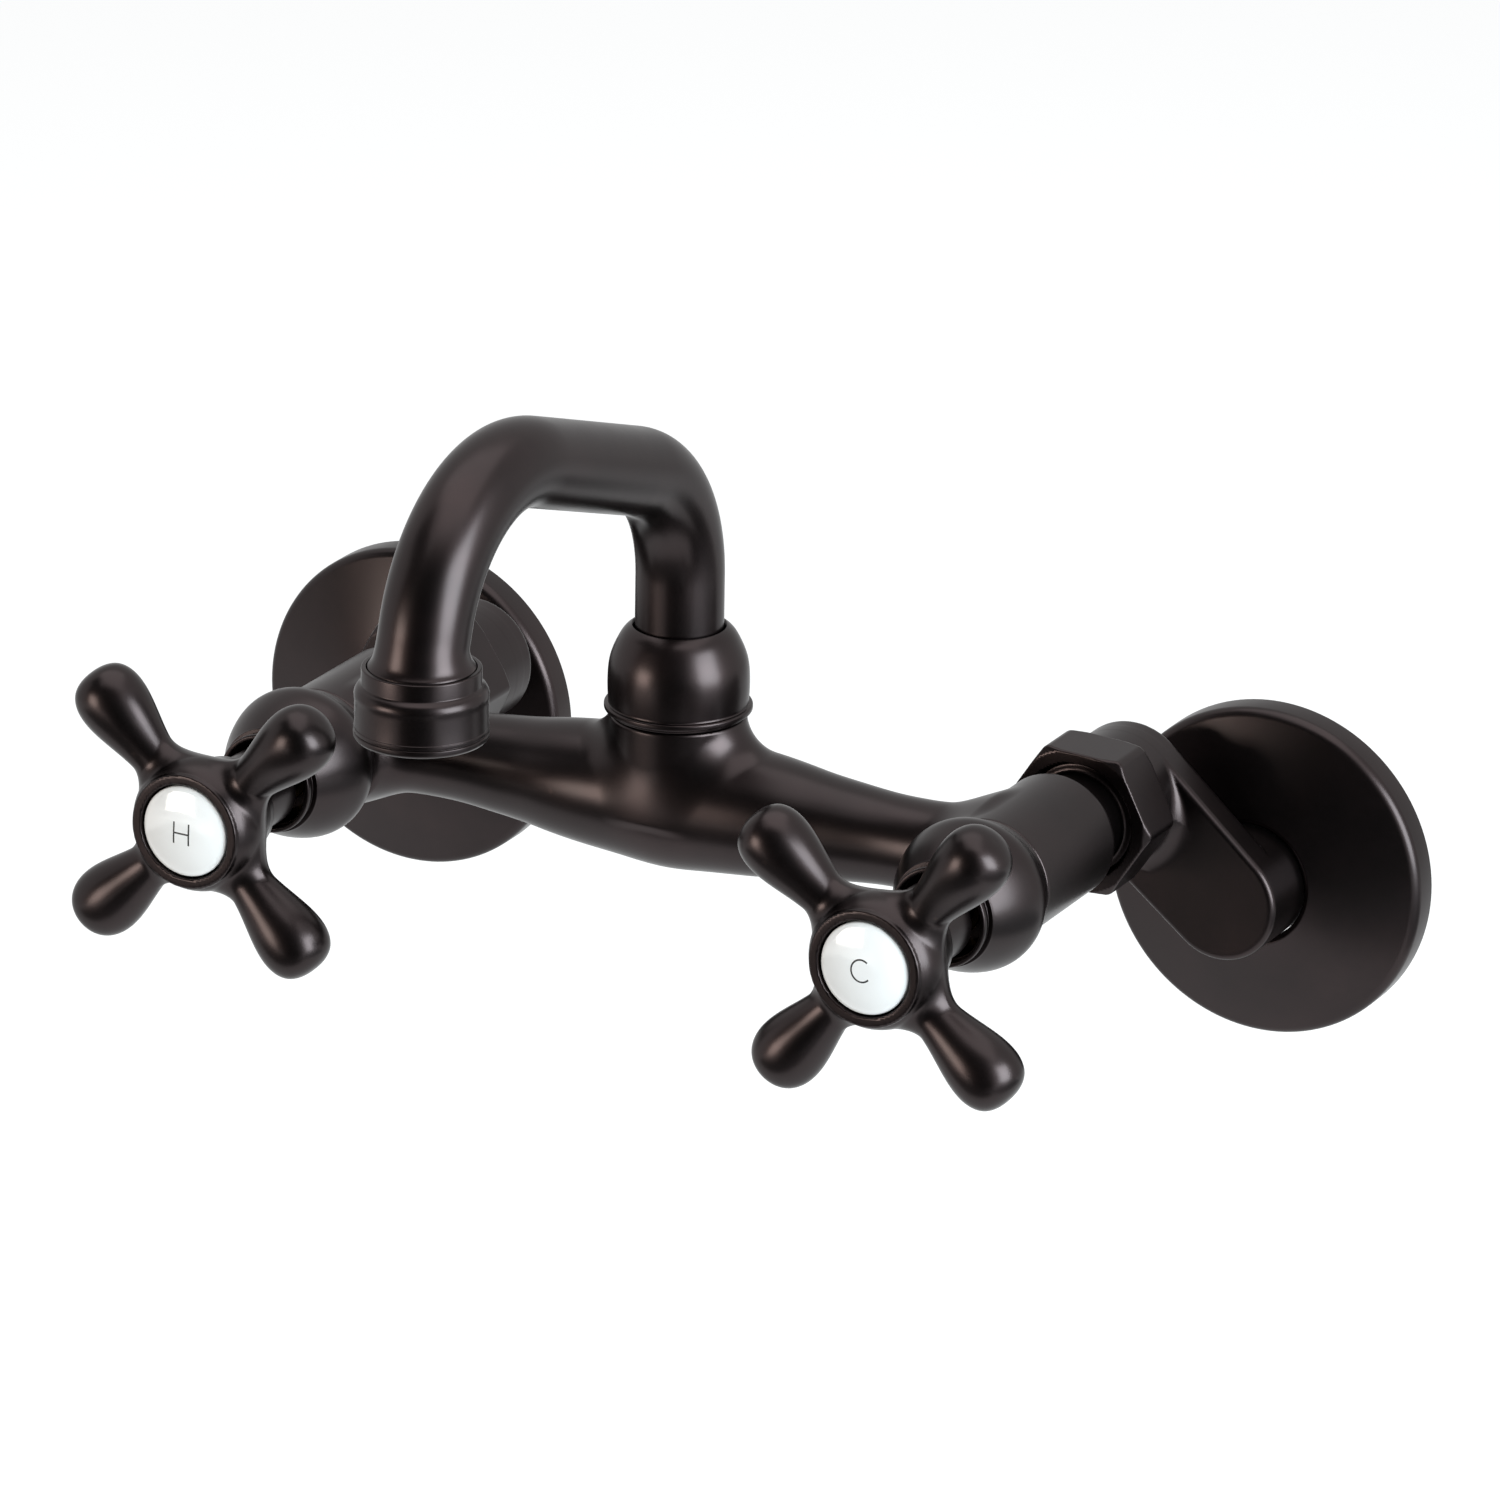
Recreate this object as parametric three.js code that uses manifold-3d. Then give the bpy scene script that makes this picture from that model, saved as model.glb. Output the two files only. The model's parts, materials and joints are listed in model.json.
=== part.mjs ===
// Wall-mounted two-handle kitchen faucet with a swinging spout, cross handles and swivelling
// supply arms that let it fit different inlet spacings.
// Millimetres, +Z up. The wall is the plane y = 0, the user stands on the -Y side, and the
// origin lies on the wall, midway between the two supply inlets.
// Outlines are written as [radius, distance] pairs. On the valves the distance is measured
// from the wall towards the user; on the spout it is a height above the valve axes.
import * as THREE from 'three';
import { mergeVertices } from 'three/addons/utils/BufferGeometryUtils.js';
import Module from 'manifold-3d';

const wasm = await Module();
wasm.setup();

// ---------------------------------------------------------------- driving dimensions
const GAP = 0.3;                  // seating and running gap between neighbours
const SEGMENTS = 16;              // facets round a turned piece
const WIDE_SEGMENTS = 28;         // facets round the wall flanges
const SLIM_SEGMENTS = 12;         // facets round the stems and screws

const VALVE_SPACING = 152.4;      // centre to centre of the two valves
const ARM_OFFSET = 30.5;          // eccentric offset of a supply arm
const ARM_DROP = 40.4;            // degrees that each arm hangs below the horizontal

const FLANGE_RADIUS = 34.95;
const FLANGE_RIM = 7.35;          // depth of the flange's rim
const FLANGE_CONE = 13.8;         // depth of the flange at its hole
const FLANGE_WALL = 1.6;

const ARM_RADIUS = 12.3;          // radius of the arm's wall boss and of its inlet end
const ARM_HEAD = 13.1;            // radius of the arm's valve end
const ARM_BACK = 20;              // wall to the back of the arm's plate
const ARM_THICKNESS = 8;
const ARM_EDGE = 1.2;             // rounding of the plate's edges
const ARM_BORE = 6;               // radius of the waterway through the arm
const INLET_WALL = 3;             // wall round the threaded socket for the supply nipple
const INLET_DEPTH = 14;

const NUT_STANDOFF = 7;           // arm plate to union nut
const NUT_LENGTH = 12.5;
const NUT_WALL = 2.2;             // least wall, under the flats
const NUT_LIP = 2.5;              // thickness of the inward lip at the back of the nut
const NUT_LIP_REACH = 2;          // how far the lip reaches in behind the retaining ring
const NUT_ENGAGEMENT = 3.4;       // length of body thread inside the nut
const RING_THICKNESS = 2.2;       // split ring that holds the nut on the arm
const RING_GROOVE = 1.7;          // depth of that ring's groove
const WASHER_THICKNESS = 2;

const DISC_RADIUS = 6.5;          // ceramic discs inside the cartridge
const DISC_THICKNESS = 2.6;
const PORT_RADIUS = 1.9;
const SHELL_WALL = 1.4;           // wall of the cartridge round the discs
const WATER_SPACE = 2;            // water all round the cartridge
const CHAMBER_WALL = 1.8;         // wall of the barrel at its threads
const SEAL_THICKNESS = 2;         // seal between the cartridge and its seat
const SEAT_HOLE = 4.6;
const SEAT_WALL = 3;
const STEM_PLATE = 2.8;           // plate at the back of the stem that drives the disc
const STEM_RADIUS = 4.2;
const STEM_SEAL = 1.8;            // width of the seal round the stem
const NOSE_WALL = 1.1;            // wall of the cartridge's nose round the stem
const NOSE_LENGTH = 4.4;
const SHELL_FLANGE = 4.6;         // length of the cartridge's head outside the barrel

const UNION_WALL = 4;             // wall of the body's supply end
const THREAD_RELIEF = 10.5;       // bare neck between the union nut and the barrel
const BARREL_STEP = 1.1;          // barrel's radius above its threads'
const BARREL_LENGTH = 29;
const BARREL_TO_CROSSBAR = 16.8;  // barrel's back face to the crossbar's axis
const BONNET_THREAD = 6;          // length of the thread under the bonnet
const WATERWAY_RADIUS = 6;
const SEAT_SETBACK = 5;           // crossbar's waterway to the back of the valve seat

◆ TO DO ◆
Isolate the lines that hold the word "three" and copy all of them.

◆ TASK RESULT ◆
Recreate this object as parametric three.js code that uses manifold-3d. Then give the bpy scene script that makes this picture from that model, saved as model.glb. Output the two files only. The model's parts, materials and joints are listed in model.json.
import * as THREE from 'three';
import { mergeVertices } from 'three/addons/utils/BufferGeometryUtils.js';